== Dataset excerpt ==
■ ■ ■ ■ ■

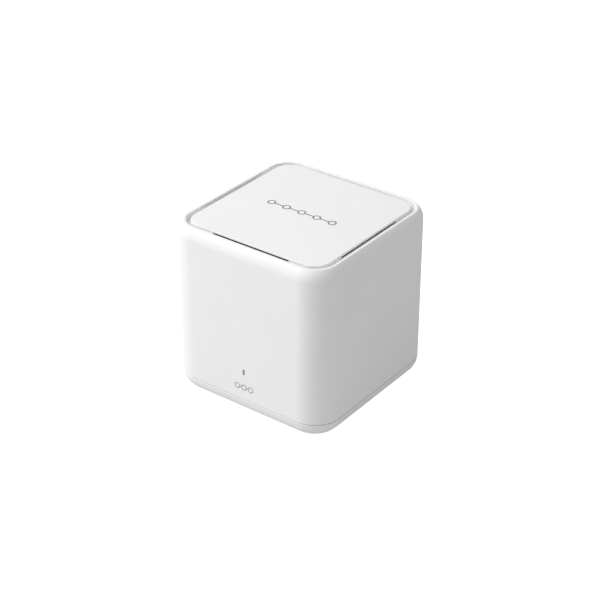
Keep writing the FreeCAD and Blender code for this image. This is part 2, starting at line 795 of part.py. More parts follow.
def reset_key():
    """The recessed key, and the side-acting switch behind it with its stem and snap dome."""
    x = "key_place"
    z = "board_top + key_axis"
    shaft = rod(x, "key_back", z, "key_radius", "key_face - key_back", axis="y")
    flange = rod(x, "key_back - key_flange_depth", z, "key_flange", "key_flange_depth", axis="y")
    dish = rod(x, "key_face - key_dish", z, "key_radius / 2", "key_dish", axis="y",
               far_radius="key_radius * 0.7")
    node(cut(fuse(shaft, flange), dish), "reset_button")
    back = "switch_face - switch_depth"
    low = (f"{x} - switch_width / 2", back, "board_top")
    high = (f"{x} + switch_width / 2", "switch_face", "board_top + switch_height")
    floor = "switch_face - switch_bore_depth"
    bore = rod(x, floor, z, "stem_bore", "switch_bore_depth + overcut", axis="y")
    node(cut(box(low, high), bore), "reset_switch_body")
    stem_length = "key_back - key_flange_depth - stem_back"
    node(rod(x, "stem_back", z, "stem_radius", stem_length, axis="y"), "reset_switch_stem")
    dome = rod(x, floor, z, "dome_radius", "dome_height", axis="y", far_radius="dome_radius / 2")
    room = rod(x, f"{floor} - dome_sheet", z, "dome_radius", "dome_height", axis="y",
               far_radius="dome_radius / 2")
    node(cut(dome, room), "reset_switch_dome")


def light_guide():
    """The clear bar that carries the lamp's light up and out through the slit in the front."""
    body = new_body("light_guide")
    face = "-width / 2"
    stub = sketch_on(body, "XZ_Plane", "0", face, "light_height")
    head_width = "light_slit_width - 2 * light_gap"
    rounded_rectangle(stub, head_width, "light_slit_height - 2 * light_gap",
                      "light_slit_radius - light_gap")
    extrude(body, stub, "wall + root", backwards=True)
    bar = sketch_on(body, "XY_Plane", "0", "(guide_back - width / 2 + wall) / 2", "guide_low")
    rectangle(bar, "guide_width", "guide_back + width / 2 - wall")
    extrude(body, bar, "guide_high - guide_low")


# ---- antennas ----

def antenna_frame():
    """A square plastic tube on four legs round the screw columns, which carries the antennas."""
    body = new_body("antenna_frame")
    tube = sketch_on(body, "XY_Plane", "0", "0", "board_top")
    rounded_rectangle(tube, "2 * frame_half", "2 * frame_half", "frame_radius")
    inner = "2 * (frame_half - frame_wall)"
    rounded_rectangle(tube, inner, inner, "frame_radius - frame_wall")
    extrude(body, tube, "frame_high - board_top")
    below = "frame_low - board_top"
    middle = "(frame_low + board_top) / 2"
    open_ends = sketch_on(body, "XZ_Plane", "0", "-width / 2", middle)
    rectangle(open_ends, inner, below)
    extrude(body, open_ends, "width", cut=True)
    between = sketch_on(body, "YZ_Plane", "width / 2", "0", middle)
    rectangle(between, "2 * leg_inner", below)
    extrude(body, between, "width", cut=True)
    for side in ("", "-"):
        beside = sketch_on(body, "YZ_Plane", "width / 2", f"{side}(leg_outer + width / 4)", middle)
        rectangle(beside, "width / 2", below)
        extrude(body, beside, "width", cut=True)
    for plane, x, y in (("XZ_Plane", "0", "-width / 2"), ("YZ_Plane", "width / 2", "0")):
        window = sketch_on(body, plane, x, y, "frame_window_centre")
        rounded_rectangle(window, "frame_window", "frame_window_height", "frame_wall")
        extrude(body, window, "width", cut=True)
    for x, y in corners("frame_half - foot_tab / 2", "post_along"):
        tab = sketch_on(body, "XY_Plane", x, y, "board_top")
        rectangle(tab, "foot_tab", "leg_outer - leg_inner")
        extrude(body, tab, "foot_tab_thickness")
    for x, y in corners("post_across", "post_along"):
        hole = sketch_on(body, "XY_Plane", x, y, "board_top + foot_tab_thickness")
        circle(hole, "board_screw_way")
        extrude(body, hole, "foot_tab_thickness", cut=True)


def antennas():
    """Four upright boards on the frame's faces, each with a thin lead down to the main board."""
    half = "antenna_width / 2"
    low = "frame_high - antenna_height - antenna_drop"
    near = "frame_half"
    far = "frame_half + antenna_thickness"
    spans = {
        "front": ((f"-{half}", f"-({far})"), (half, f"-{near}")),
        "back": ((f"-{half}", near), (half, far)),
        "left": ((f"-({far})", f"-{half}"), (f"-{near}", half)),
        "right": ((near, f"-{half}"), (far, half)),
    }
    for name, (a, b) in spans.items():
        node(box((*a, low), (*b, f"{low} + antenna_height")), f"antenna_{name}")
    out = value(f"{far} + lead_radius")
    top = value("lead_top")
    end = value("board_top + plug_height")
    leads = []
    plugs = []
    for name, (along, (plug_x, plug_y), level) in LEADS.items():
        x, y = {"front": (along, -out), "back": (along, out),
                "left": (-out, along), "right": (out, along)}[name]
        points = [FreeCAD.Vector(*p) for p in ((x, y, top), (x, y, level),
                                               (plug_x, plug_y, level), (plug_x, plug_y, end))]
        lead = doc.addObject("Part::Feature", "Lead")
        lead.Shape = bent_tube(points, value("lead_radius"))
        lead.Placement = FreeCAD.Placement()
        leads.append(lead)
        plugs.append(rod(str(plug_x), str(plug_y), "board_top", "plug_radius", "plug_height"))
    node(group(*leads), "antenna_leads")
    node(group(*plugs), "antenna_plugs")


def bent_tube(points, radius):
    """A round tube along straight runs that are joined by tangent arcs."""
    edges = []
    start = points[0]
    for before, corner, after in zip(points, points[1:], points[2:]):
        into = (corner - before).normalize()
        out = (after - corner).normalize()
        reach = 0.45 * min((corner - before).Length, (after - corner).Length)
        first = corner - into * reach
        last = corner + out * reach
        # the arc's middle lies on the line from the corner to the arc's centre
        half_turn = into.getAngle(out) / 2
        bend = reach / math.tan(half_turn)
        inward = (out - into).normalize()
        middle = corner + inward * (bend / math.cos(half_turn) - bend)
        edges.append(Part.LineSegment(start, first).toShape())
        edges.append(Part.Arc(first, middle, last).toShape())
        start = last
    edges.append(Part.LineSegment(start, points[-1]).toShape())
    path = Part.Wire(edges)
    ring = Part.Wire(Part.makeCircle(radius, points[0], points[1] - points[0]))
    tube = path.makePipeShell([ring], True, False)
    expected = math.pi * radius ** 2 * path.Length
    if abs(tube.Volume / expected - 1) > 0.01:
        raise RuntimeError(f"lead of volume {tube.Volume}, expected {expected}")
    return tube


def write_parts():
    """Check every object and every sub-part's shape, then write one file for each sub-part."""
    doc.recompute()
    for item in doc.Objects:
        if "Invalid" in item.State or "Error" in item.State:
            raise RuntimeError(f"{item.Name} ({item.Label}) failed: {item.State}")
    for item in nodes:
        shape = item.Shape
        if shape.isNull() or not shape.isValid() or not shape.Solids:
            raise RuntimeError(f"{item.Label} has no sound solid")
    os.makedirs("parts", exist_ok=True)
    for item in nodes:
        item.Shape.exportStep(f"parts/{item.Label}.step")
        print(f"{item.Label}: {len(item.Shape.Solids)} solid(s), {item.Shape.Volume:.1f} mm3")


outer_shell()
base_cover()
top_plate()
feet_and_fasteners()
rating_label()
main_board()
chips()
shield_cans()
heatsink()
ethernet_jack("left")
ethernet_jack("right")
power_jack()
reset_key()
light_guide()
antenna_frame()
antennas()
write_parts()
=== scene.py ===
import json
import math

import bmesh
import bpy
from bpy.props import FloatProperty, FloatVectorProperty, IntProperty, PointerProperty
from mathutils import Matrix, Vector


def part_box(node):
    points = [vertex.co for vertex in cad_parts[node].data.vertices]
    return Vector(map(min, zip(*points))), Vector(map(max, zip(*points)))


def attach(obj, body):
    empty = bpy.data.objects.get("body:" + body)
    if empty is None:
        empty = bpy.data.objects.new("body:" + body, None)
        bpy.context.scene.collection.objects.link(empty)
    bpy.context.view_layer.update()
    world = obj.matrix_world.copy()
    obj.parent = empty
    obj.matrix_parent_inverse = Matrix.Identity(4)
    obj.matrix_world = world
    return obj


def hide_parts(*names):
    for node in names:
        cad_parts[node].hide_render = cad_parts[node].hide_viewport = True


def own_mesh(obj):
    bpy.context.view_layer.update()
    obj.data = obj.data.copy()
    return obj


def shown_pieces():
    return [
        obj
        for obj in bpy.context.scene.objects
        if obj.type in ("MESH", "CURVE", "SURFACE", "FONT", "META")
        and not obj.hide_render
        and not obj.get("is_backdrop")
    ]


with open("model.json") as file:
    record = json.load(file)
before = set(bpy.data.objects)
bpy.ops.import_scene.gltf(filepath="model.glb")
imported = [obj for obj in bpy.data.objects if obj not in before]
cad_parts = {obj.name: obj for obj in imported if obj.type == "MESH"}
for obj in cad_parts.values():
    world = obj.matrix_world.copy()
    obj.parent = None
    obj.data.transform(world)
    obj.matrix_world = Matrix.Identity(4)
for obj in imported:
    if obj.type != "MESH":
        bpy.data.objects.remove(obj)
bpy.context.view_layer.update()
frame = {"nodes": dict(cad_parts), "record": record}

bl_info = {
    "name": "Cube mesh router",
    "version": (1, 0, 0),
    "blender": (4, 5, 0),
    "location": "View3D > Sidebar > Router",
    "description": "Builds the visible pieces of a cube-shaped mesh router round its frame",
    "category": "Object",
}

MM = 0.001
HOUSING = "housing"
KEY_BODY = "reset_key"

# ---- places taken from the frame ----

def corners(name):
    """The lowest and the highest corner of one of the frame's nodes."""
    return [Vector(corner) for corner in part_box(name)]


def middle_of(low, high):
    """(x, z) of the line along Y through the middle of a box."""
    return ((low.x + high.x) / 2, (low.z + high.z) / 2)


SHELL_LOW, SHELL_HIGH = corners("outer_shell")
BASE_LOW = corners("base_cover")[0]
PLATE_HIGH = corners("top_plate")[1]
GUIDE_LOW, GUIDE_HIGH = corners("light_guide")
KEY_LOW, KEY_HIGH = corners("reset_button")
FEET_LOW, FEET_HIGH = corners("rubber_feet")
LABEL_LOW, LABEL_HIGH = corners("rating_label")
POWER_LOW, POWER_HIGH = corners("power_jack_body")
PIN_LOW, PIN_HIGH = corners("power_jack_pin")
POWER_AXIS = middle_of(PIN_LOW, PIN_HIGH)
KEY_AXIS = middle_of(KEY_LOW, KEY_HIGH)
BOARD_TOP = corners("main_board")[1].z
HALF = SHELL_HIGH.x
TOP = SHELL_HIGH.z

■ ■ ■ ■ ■

== The task ==
Each line from the line with "outer_shell()" to the line with "cad_parts[node].hide_render = cad_parts[node].hide_viewport" is to be echoed exactly; both boundary lines are included, and nothing else is to be output.

== Solution to the problem ==
outer_shell()
base_cover()
top_plate()
feet_and_fasteners()
rating_label()
main_board()
chips()
shield_cans()
heatsink()
ethernet_jack("left")
ethernet_jack("right")
power_jack()
reset_key()
light_guide()
antenna_frame()
antennas()
write_parts()
=== scene.py ===
import json
import math

import bmesh
import bpy
from bpy.props import FloatProperty, FloatVectorProperty, IntProperty, PointerProperty
from mathutils import Matrix, Vector


def part_box(node):
    points = [vertex.co for vertex in cad_parts[node].data.vertices]
    return Vector(map(min, zip(*points))), Vector(map(max, zip(*points)))


def attach(obj, body):
    empty = bpy.data.objects.get("body:" + body)
    if empty is None:
        empty = bpy.data.objects.new("body:" + body, None)
        bpy.context.scene.collection.objects.link(empty)
    bpy.context.view_layer.update()
    world = obj.matrix_world.copy()
    obj.parent = empty
    obj.matrix_parent_inverse = Matrix.Identity(4)
    obj.matrix_world = world
    return obj


def hide_parts(*names):
    for node in names:
        cad_parts[node].hide_render = cad_parts[node].hide_viewport = True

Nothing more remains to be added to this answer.